The following steps relate to the display and selection of candidates. They are optional in that all, some, or none may be used in conjunction with practicing the invention. They are shown in broken boxes to highlight their alternative nature. In step 1905, a Chinese character is displayed to a user. This may or may not include modifying the size of a composition window to display its contents to a user. In step 1906, pinyin alternates for a last converted word/character may be shown as well. Also, step 1906 may or may not include the character alternates for a last converted word/character may be displayed. In step 1907, a composition string may be sent to an application upon selection, when instructed to send the character, or when a user navigates away, and the like.

Referring to FIGS. 10 and 11, the system may distinguish between the two input types. If using a cursive input as shown in FIG. 10, then the user may not need to uplift a pen before drawing the next stroke, or writing the next letter. In contrast, in FIG. 11, a user writing in an Asia ideograph may need to uplift a pen before a next stroke is started and recognized.

The following describes various processes among others mentioned above for initiating automatically converting input handwriting into Chinese characters:

    • If a timer event occurs or
    • If not in an ink input state.

If so, then the raw Pinyin lattice may then be converted into valid Pinyin strings by Pinyin parser.

The following describes when the process attempts to convert Pinyin strings into Chinese characters:

    • If multiple valid syllables can be found or
    • If equal to or exceeding a maximal possible valid Pinyin length.

If so, then the converted Chinese characters may be inserted into composition context, and then both in-line composition window and in-line Ink input window may be adjusted to adapt to a new context.

The following describes when a process may forward Chinese characters into a application:

    • User pressed one of the specific control buttons/keys, such as “Send” button, etc.
    • The composition window was full, user can't input additional ink.
    • A sentence end symbol (punctuation) inputted, such as “!”, is encountered.

The various windows (a composition window, an ink input window, and candidate windows) may or may not be refreshed after context changes.

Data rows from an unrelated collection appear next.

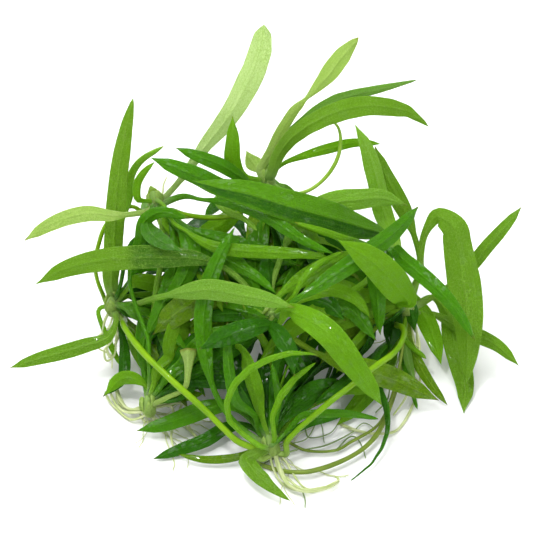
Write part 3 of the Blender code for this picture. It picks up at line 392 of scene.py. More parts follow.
ROOT_COLOUR, ROOT_DEEP = (222, 228, 184), (178, 196, 122)
GREEN_ROOT_COLOUR, GREEN_ROOT_DEEP = (158, 180, 124), (112, 140, 80)
THREAD_MM, THREAD_ROWS_MM, THREAD_AROUND = 0.36, 0.5, 10
BUNDLE_ABOVE_MM, BUNDLE_THREADS = 0.7, 3   # a root with a larger radius is a bundle of threads


def root_finish(name, pale, deep):
    """Pale, with greener stretches and fine rings, under a thin film of water."""
    material, paint = blank_finish(name)
    along = paint.read("along")
    stretches = paint.noise(paint.place(along * 0.12, paint.read("tone") * 30), 2.0)
    rings = paint.noise(paint.place(along * 1.4, paint.read("across") * 0.6), 2.0)
    colour = (stretches * 1.2 + rings * 0.3 - 0.3).step(0.1, 0.8).mix(linear(*pale), linear(*deep))
    thin_surface(paint, colour, rings * 0.2 + 0.3, rings, 0.3, linear(*pale), 0.4, 0.35)
    return material


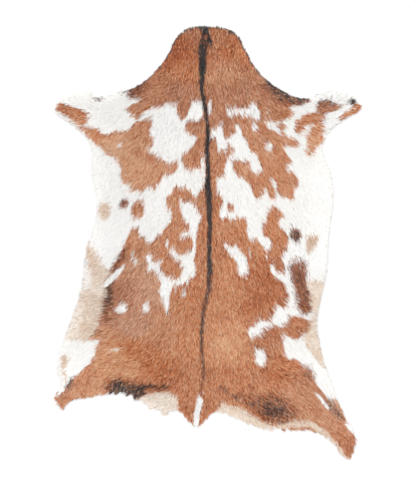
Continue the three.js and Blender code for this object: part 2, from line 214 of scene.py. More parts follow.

Results of recognition processes may be displayed in monochrome or may use colors to highlight various error correction behaviors. If colors are used, colors may be used to show Pinyin alternates in a Pinyin candidate window for a current selected word or character (for instance, showing a current word or character—1602—in blue while the rest of the words/characters are shown in black—1601). The user is then able to realize which word in region 1602 is being corrected or for which character alternate choices have been provided in regions 1603 and 1604. Once a user has selected a candidate or corrected a suggested candidate to another candidate, the entire context excepting fixed characters (see below paragraph) may or may not be converted again. This is an attempt to correct various words based on context of the words.

Users may also select a correct alternate to replace a current selected word/character which may or may not be highlighted. In at least one aspect, user selection of an alternate may be marked as “fixed” or already selected or specified. In future conversions, the fixed or previously selected or specified words may remain unchanged while other words/characters are modified to fit the new context.

Aspects of the present invention may also be applied to Japanese, Korean, and traditional Chinese as well. For instance, instead of using a pinyin IME, a developer may include a Japanese, Korean, or traditional Chinese IME as well and add functions to keys as described above.

While IMEs from the Microsoft Corporation may be used with aspects of the present invention, other IMEs may be used as well. For instance, the Unicode IME from International Business Machines and VietIME (Cross-platform Vietnamese Input Method Editor) from Sourceforge.net, to name a few.

Aspects of the present invention have been described in terms of illustrative embodiments thereof. Numerous other embodiments, modifications and variations within the scope and spirit of the appended claims will occur to persons of ordinary skill in the art from a review of this disclosure.